### EXERCISE INSTRUCTIONS
Go through the listing and return every line with "objects" in it.

[start of GIVEN MATERIAL]

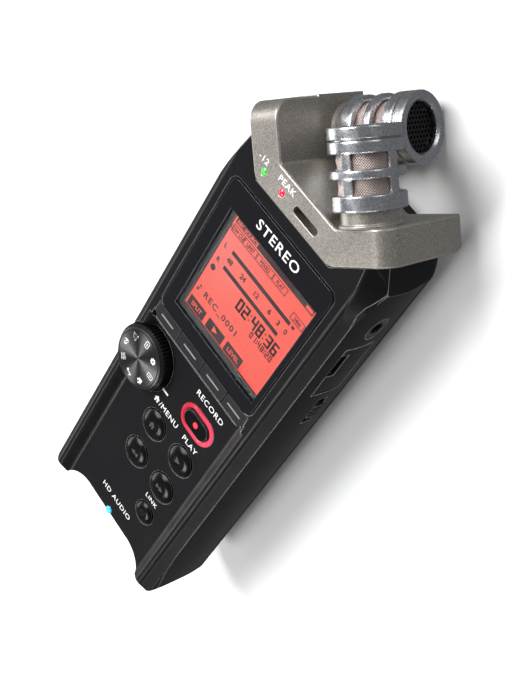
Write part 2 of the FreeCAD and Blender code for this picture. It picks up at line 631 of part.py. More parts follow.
def seat_placement(side, z):
    """Puts a piece drawn along +Z, with +X towards the front, on an arm's seat."""
    along = V(-side / ROOT2, 1 / ROOT2, 0)
    middle_u = CROSSING_Y / ROOT2
    seat_v = SEAT_LINE / ROOT2
    x = side * (middle_u - seat_v) / ROOT2
    y = (middle_u + seat_v) / ROOT2
    turn = FreeCAD.Rotation(UP, along.cross(UP), along, "ZXY")
    return FreeCAD.Placement(V(x, y, z), turn)


def tube(outer, inner, z0, z1):
    return post(outer, 0, 0, z0, z1).cut(post(inner, 0, 0, z0 - 1, z1 + 1))


def capsule_body():
    """Four rings joined by pillars, with two rows of windows."""
    rings = [tube(RING_RADIUS, SLEEVE_RADIUS, z0, z1) for z0, z1 in RINGS]
    for i, ring in enumerate(rings):
        rims = [e for e in ring.Edges if e.Length > 2 * math.pi * (RING_RADIUS - 0.1)]
        rings[i] = ring.makeFillet(0.35, rims)
    core = tube(TUBE_RADIUS, SLEEVE_RADIUS, RINGS[0][0], RINGS[-1][1] - 0.5)
    for z0, z1 in WINDOW_ROWS:
        gaps = post(10, 0, 0, z0, z1)
        for turn in (0, 90):
            pillar = block(-10, 10, -PILLAR_WIDTH / 2, PILLAR_WIDTH / 2, z0, z1)
            pillar.rotate(V(0, 0, 0), UP, turn)
            gaps = gaps.cut(pillar)
        core = core.cut(gaps)
    end = RINGS[-1][1]
    lip = spun([(OPENING_RADIUS, end - 1.6), (SLEEVE_RADIUS + 0.2, end - 1.6),
                (SLEEVE_RADIUS + 0.2, end), (OPENING_RADIUS + 0.55, end), (OPENING_RADIUS, end - 0.6)],
               0, 0)
    return fuse(rings + [core, lip])


def capsule_neck(guard, placement):
    """The boss between the seat and the first ring, with a bead at its foot."""
    neck = spun([(0, 0), (NECK_RADIUS + 0.5, 0), (NECK_RADIUS + 0.5, 0.5), (NECK_RADIUS, 0.8),
                 (NECK_RADIUS, NECK_END - 0.02), (0, NECK_END - 0.02)], 0, 0)
    neck.Placement = placement
    return neck.cut(guard)


def capsule_sleeve():
    return tube(SLEEVE_RADIUS - 0.05, SLEEVE_RADIUS - 0.25, NECK_END, WINDOW_ROWS[-1][1] + 2.2)


def capsule_element():
    """The microphone element inside the sleeve."""
    return post(5.2, 0, 0, NECK_END, RINGS[-1][1] - 2.9)


def capsule_grille():
    """Round black grille with a hexagonal pattern of holes."""
    pitch = 1.2
    radius = OPENING_RADIUS + 0.5
    height = RINGS[-1][1] - 2.3
    wires = [Part.Wire(Part.makeCircle(radius, V(0, 0, height)))]
    for row in range(-6, 7):
        for col in range(-6, 7):
            x = pitch * (col + (row % 2) / 2)
            y = pitch * row * math.sqrt(3) / 2
            if math.hypot(x, y) < OPENING_RADIUS - 0.35:
                wires.append(Part.Wire(Part.makeCircle(0.4, V(x, y, height))))
    face = Part.Face(wires, "Part::FaceMakerBullseye")
    return face.extrude(V(0, 0, 0.5))


# ------------------------------------------------------------------ inside
def main_board():
    return hollow(BOARD_Z - BOARD_THICK, BOARD_Z, 0.4)


def battery_cell(x):
    bottom = CELL_TOP_Y - CELL_LENGTH
    body = rod(CELL_RADIUS, V(x, bottom, CELL_Z), V(x, CELL_TOP_Y - 1.2, CELL_Z))
    tip = rod(2.75, V(x, CELL_TOP_Y - 1.2, CELL_Z), V(x, CELL_TOP_Y, CELL_Z))
    return body.fuse(tip).removeSplitter()


def battery_contacts():
    """Plates at both ends of the cells."""
    pieces = []
    bottom = CELL_TOP_Y - CELL_LENGTH
    for x in (-CELL_X, CELL_X):
        pieces.append(block(x - 4.5, x + 4.5, CELL_TOP_Y + 0.02, CELL_TOP_Y + 0.5, CELL_Z - 4, CELL_Z + 4))
        pieces.append(block(x - 4.5, x + 4.5, bottom - 0.5, bottom - 0.02, CELL_Z - 4, CELL_Z + 4))
    return Part.makeCompound(pieces)


def battery_tray():
    """Walls that hold the cells off the board."""
    top = CELL_TOP_Y + 2.0
    bottom = CELL_TOP_Y - CELL_LENGTH - 2.0
    tray = block(-16.5, 16.5, bottom, top, BACK_Z + WALL + 0.3, CELL_Z + 5)
    inner = block(-15.0, 15.0, bottom + 1.3, top - 1.3, -40, 0)
    return tray.cut(inner)


def jack(side, y, z):
    """Round socket with a flanged sleeve, open to the side."""
    wall = V(side * 25.6, y, z)
    sleeve = rod(3.25, V(side * 19.0, y, z), wall)
    block_body = block(-6, 6, -3.6, 3.6, -3.2, 3.2)
    block_body.translate(V(side * 13.6, y, z))
    socket = sleeve.fuse(block_body)
    socket = socket.cut(rod(JACK_RADIUS, V(side * 12.0, y, z), V(side * 30, y, z)))
    return socket.removeSplitter()


def card_slot():
    socket = block(9.0, INSIDE_X - 0.1, -28.0, -14.4, -13.8, -11.0)
    return socket.cut(block(10.5, 30, -26.7, -15.6, -12.9, -11.9))


def usb_port():
    shell = block(-25.6, -19.5, USB_Y - 3.8, USB_Y + 3.8, USB_Z - 1.4, USB_Z + 1.4)
    shell = shell.cut(block(-30, -20.2, USB_Y - 3.4, USB_Y + 3.4, USB_Z - 1.0, USB_Z + 1.0))
    tongue = block(-24.6, -20.1, USB_Y - 2.2, USB_Y + 2.2, USB_Z - 0.3, USB_Z + 0.3)
    return shell.fuse(tongue).removeSplitter()


def tripod_insert():
    insert = post(4.35, 0, TRIPOD_Y, BACK_Z + 0.05, BACK_Z + TRIPOD_DEPTH)
    return insert.cut(post(TRIPOD_RADIUS, 0, TRIPOD_Y, BACK_Z - 1, BACK_Z + TRIPOD_DEPTH + 1))


def speaker():
    x = SPEAKER_X + 1.5 * SPEAKER_PITCH
    return post(7.0, x, SPEAKER_Y - SPEAKER_PITCH, BACK_Z + WALL + 0.05, BACK_Z + WALL + 3.4)


def screws():
    heads = []
    for x, y in SCREWS:
        head = post(1.7, x, y, BACK_Z + 0.2, BACK_Z + 1.2)
        shank = post(0.9, x, y, BACK_Z + 1.1, BACK_Z + 5.5)
        cross = block(x - 1.0, x + 1.0, y - 0.2, y + 0.2, BACK_Z - 1, BACK_Z + 0.7)
        other = block(x - 0.2, x + 0.2, y - 1.0, y + 1.0, BACK_Z - 1, BACK_Z + 0.7)
        heads.append(head.fuse(shank).cut(cross).cut(other).removeSplitter())
    return Part.makeCompound(heads)


def main():
    os.makedirs("parts", exist_ok=True)
    body = solid_body()
    save("front_shell", front_shell(body))
    save("back_shell", back_shell(body))
    save("battery_door", battery_door(body))
    save("card_door", card_door(body))
    save("power_switch", power_switch())
    save("volume_rocker", volume_rocker())

    save("display_plate", display_plate())
    save("display_window", display_window())
    save("display_frame", display_frame())
    save("display_glass", display_glass())
    save("backlight_panel", backlight_panel())
    for name, left, right in zip(SOFT_KEY_NAMES, SOFT_KEY_CUTS, SOFT_KEY_CUTS[1:]):
        save(name, soft_key(left, right))
    for name, x, y, radius in KEYS:
        save(name, round_key(x, y, radius))
    save("record_ring", record_ring())
    save("record_key", record_key())
    save("key_mat", key_mat())
    save("mode_dial", mode_dial())
    save("dial_encoder", dial_encoder())
    save("status_led", led(0, STATUS_LED_Y, STATUS_LED_RADIUS, -4.0, PANEL_Z + 0.45))

    guard = mic_guard()
    save("mic_guard", guard)
    for name, x in LEDS:
        save(name, led(x, LED_Y, LED_RADIUS, -3.9, GUARD_FRONT_Z + 0.25))
    for side_name, side, z in (("front", 1, FRONT_CAPSULE_Z), ("rear", -1, REAR_CAPSULE_Z)):
        placement = seat_placement(side, z)
        save(side_name + "_capsule_neck", capsule_neck(guard, placement))
        pieces = {"body": capsule_body(), "sleeve": capsule_sleeve(),
                  "element": capsule_element(), "grille": capsule_grille()}
        for piece_name, piece in pieces.items():
            piece.Placement = placement
            save(side_name + "_capsule_" + piece_name, piece)

    save("main_board", main_board())
    save("battery_cell_1", battery_cell(-CELL_X))
    save("battery_cell_2", battery_cell(CELL_X))
    save("battery_contacts", battery_contacts())
    save("battery_tray", battery_tray())
    save("phones_jack", jack(1, *PHONES_JACK))
    save("line_jack", jack(-1, *LINE_JACK))
    save("card_slot", card_slot())
    save("usb_port", usb_port())
    save("tripod_insert", tripod_insert())
    save("speaker", speaker())
    save("case_screws", screws())


main()
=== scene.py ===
import math
import bpy
import bmesh
from mathutils import Matrix, Vector


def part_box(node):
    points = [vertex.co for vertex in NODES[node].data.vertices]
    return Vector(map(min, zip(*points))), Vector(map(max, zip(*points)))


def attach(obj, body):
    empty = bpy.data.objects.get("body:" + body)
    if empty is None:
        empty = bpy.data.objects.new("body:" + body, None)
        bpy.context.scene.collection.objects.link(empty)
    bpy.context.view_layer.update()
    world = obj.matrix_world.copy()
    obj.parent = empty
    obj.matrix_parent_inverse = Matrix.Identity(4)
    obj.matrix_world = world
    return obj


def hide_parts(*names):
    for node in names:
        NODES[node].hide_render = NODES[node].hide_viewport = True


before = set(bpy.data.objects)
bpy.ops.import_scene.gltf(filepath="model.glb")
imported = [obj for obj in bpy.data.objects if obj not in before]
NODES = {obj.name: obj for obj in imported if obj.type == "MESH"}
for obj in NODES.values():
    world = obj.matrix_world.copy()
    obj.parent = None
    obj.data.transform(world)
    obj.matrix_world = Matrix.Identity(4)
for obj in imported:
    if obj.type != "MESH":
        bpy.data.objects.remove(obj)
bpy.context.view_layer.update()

MM = 0.001
UP = Vector((0, 0, 1))

# ---------------------------------------------------------------- places
# Millimetres across, along and above, from the middle of the display plate's upper edge.
# The display plate stands a little above the height that the others are measured from.
PLATE_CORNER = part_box("display_plate")[1]
PLATE_RELIEF = 0.05
FACE_Z = PLATE_CORNER.z / MM - PLATE_RELIEF
TOP_EDGE = PLATE_CORNER.y / MM
PANEL_Z = -2.2                             # the lowered key panel
GUARD_Z = 0.6                              # the guard's face
KEY_TOP = -1.35                            # faces of the round keys
RECORD_TOP = -1.45                         # face of the record key
SOFT_KEY_TOP = 0.2
INK_Z = -1.49                              # on the display's glass

DIAL = (-15.2, -61.0)
RECORD_KEY = (8.0, -61.4)
HOME_KEY, PLAY_KEY = (-2.6, -74.9), (9.8, -74.9)
REWIND_KEY, FORWARD_KEY = (-2.6, -87.3), (9.8, -87.3)
LINK_KEY = (9.8, -99.4)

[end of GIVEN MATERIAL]

### CORRECT OUTPUT
    empty = bpy.data.objects.get("body:" + body)
        empty = bpy.data.objects.new("body:" + body, None)
        bpy.context.scene.collection.objects.link(empty)
before = set(bpy.data.objects)
imported = [obj for obj in bpy.data.objects if obj not in before]
        bpy.data.objects.remove(obj)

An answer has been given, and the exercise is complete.